Heels have not disappeared from the red carpet altogether (though last year the Israeli actress Gal Gadot did her Wonder Woman premiere and subsequent tour in flat sandals). For many workers, court shoes are still considered office attire. In fact, despite all the talk of female empowerment, a 1.5-inch minimum heel stipulation still exists in many employee dress codes, including for airlines.

No one expects high heels to disappear altogether; they are good for dancing and often give women a posture and gait that makes them feel glamorous. Yet super-high, unstable heels that restrict movement and inflict pain do not reflect the general mood in a post MeToo era.

Flats are in fashion but they are also indicative of a social shift.
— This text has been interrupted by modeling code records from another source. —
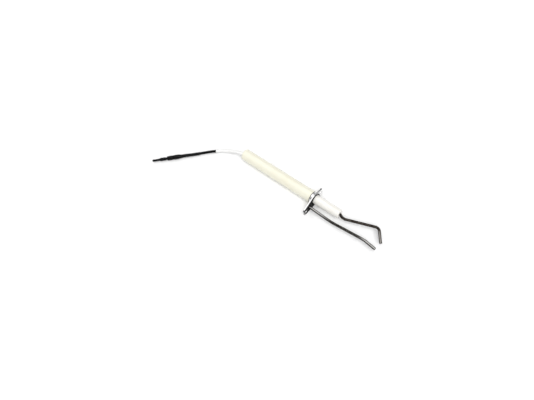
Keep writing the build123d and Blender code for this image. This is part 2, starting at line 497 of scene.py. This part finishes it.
bushSteel = finish(
    "turnedSteel",
    drawnGroup,
    {
        "Metal": (0.86, 0.86, 0.86, 1),
        "Oxide": (0.62, 0.61, 0.60, 1),
        "Oxide Amount": 0.3,
        "Roughness": 0.38,
        "Streaks": 0.3,
    },
    bump=0.1,
    bumpDistance=0.00005,
    Metallic=1.0,
    Specular_IOR_Level=0.08,
)
weldTint = {  # m
    "Centre": (-0.0015, -0.0084, 0),
    "Radius": 0.0036,
    "Fade": 0.0016,
    "Front": -0.01,
}
# painted dark reflection: the plate's front face is painted near-black round the nose's root and
# the earth rod's foot, with its metal taken away there
plateDarkReflection = {"Centre": (0, -0.0055, 0), "Radius": 0.0118, "Front": -0.0005}
# painted shade: the bush's front face is painted near-black, as a dark ring round the nose's root
bushPaintedShade = {"Radius": 0.02, "Fade": 0.003, "Front": -0.0006}
addMark(flangeSteel, (0.30, 0.23, 0.17, 1), 0.1, weldTint)
addMark(flangeSteel, (0.004, 0.004, 0.004, 1), 0.3, plateDarkReflection, paintedDark=True)
addMark(bushSteel, (0.006, 0.005, 0.005, 1), 0.3, bushPaintedShade, paintedDark=True)
sparkAlloy = finish(
    "oxidisedSparkRod",
    drawnGroup,
    {
        "Metal": (0.145, 0.13, 0.112, 1),
        "Oxide": (0.032, 0.026, 0.021, 1),
        "Oxide Amount": 0.6,
        "Roughness": 0.3,
        "Streaks": 0.5,
    },
    bump=0.3,
    bumpDistance=0.0001,
    Metallic=1.0,
)
# painted highlight: the spark rod is painted lighter near its tip, mostly on the side that faces up
sparkTipHighlight = {
    "Centre": (0.063, -0.003, 0),
    "Radius": 0.0115,
    "Fade": 0.004,
    "Front": 0,
    "Upper Only": 0.85,
}
addMark(sparkAlloy, (0.34, 0.32, 0.30, 1), 0.0, sparkTipHighlight)
earthAlloy = finish(
    "drawnEarthRod",
    drawnGroup,
    {
        "Metal": (0.11, 0.105, 0.095, 1),
        "Oxide": (0.025, 0.022, 0.018, 1),
        "Oxide Amount": 0.55,
        "Roughness": 0.3,
        "Streaks": 0.5,
    },
    bump=0.3,
    bumpDistance=0.0001,
    Metallic=1.0,
)
# painted highlights: the earth rod is painted lighter on the side that faces up, near its tip and
# near its foot
earthTipHighlight = {
    "Centre": (0.062, -0.008, 0),
    "Radius": 0.0165,
    "Fade": 0.007,
    "Front": 0,
    "Upper Only": 1,
}
earthFootHighlight = {
    "Centre": (0.001, -0.008, 0),
    "Radius": 0.020,
    "Fade": 0.012,
    "Front": 0,
    "Upper Only": 1,
}
# lays the painted highlights on the earth rod's upper side
for highlightPlace in (earthTipHighlight, earthFootHighlight):
    addMark(earthAlloy, (0.55, 0.54, 0.52, 1), -0.1, highlightPlace)
weldMetal = finish(
    "weldMetal",
    drawnGroup,
    {
        "Metal": (0.46, 0.43, 0.40, 1),
        "Oxide": (0.10, 0.075, 0.065, 1),
        "Oxide Amount": 0.5,
        "Roughness": 0.28,
        "Streaks": 0.1,
    },
    bump=0.7,
    bumpDistance=0.0003,
    Metallic=1.0,
)
blackMetal = finish(
    "blackenedPin",
    drawnGroup,
    {
        "Metal": (0.035, 0.035, 0.038, 1),
        "Oxide": (0.006, 0.006, 0.007, 1),
        "Oxide Amount": 0.6,
        "Roughness": 0.34,
        "Streaks": 0.3,
    },
    bump=0.2,
    bumpDistance=0.0001,
    Metallic=0.85,
)
copper = finish(
    "tinnedCopper",
    drawnGroup,
    {
        "Metal": (0.78, 0.52, 0.38, 1),
        "Oxide": (0.42, 0.25, 0.18, 1),
        "Oxide Amount": 0.4,
        "Roughness": 0.3,
        "Streaks": 0.8,
    },
    bump=0.4,
    bumpDistance=0.0001,
    Metallic=1.0,
)
blackWire = finish(
    "blackSilicone",
    skinGroup,
    {
        "Base": (0.002, 0.002, 0.0022, 1),
        "Dust": (0.035, 0.035, 0.035, 1),
        "Dust Amount": 0.06,
        "Roughness": 0.45,
        "Grain Scale": 2600.0,
    },
    bump=0.2,
    bumpDistance=0.0001,
    Specular_IOR_Level=0.08,
)
blackShrink = finish(
    "blackShrink",
    skinGroup,
    {
        "Base": (0.002, 0.002, 0.0022, 1),
        "Dust": (0.05, 0.05, 0.05, 1),
        "Dust Amount": 0.1,
        "Roughness": 0.34,
        "Grain Scale": 1800.0,
    },
    bump=0.35,
    bumpDistance=0.0002,
    Specular_IOR_Level=0.12,
)
whiteSleeve = finish(
    "whiteSleeve",
    skinGroup,
    {
        "Base": (0.85, 0.85, 0.84, 1),
        "Dust": (0.66, 0.65, 0.62, 1),
        "Dust Amount": 0.35,
        "Roughness": 0.45,
        "Grain Scale": 2200.0,
    },
    bump=0.25,
    bumpDistance=0.0001,
)
paleSeal = finish(
    "paleSeal",
    skinGroup,
    {
        "Base": (0.78, 0.76, 0.70, 1),
        "Dust": (0.55, 0.52, 0.46, 1),
        "Dust Amount": 0.4,
        "Roughness": 0.55,
        "Grain Scale": 1500.0,
    },
    bump=0.4,
    bumpDistance=0.0002,
)
# a near-black gasket finish that paints the shade where the collar meets the tube's front face
paintedShadeGasket = finish(
    "paintedShadeGasket",
    skinGroup,
    {
        "Base": (0.02, 0.018, 0.017, 1),
        "Dust": (0.12, 0.11, 0.1, 1),
        "Dust Amount": 0.4,
        "Roughness": 0.8,
        "Grain Scale": 3000.0,
    },
    bump=0.6,
    bumpDistance=0.0002,
)
print("materials ready")

# CAD nodes that stay as they are

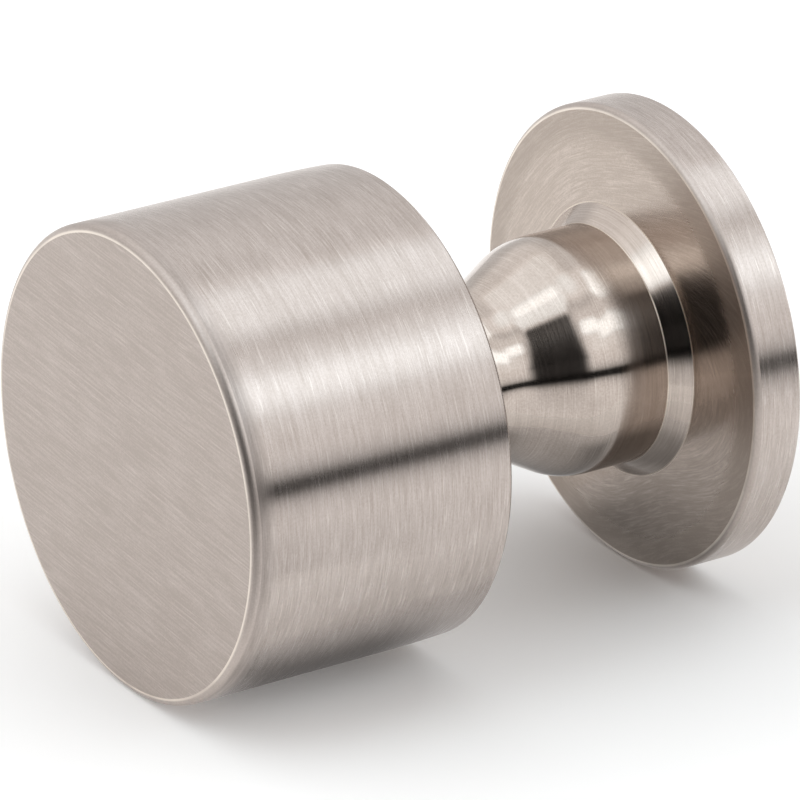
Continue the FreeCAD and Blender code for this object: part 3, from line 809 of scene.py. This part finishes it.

Just as women donned sporty Oxfords during the emancipated 1920s and a blocky low heel during the Second World War, the grounded, ready-for-anything androgynous shoe embodies the contemporary zeitgeist – and modern necessity.

Key moments in heels’ history:
1599: Shah Abbas sends Persian diplomatic mission to Europe and men embrace the Near Eastern heel.
1701: Louis XIV of France is painted by Hyacinthe Rigaud in red heels.
1947: Salvatore Ferragamo designs an “invisible heel”.
1963: Roger Vivier debuts his “Virgule” stiletto.
2010: Céline’s Phoebe Philo walks her autumn 2010 catwalk in a pair of white tennis shoes.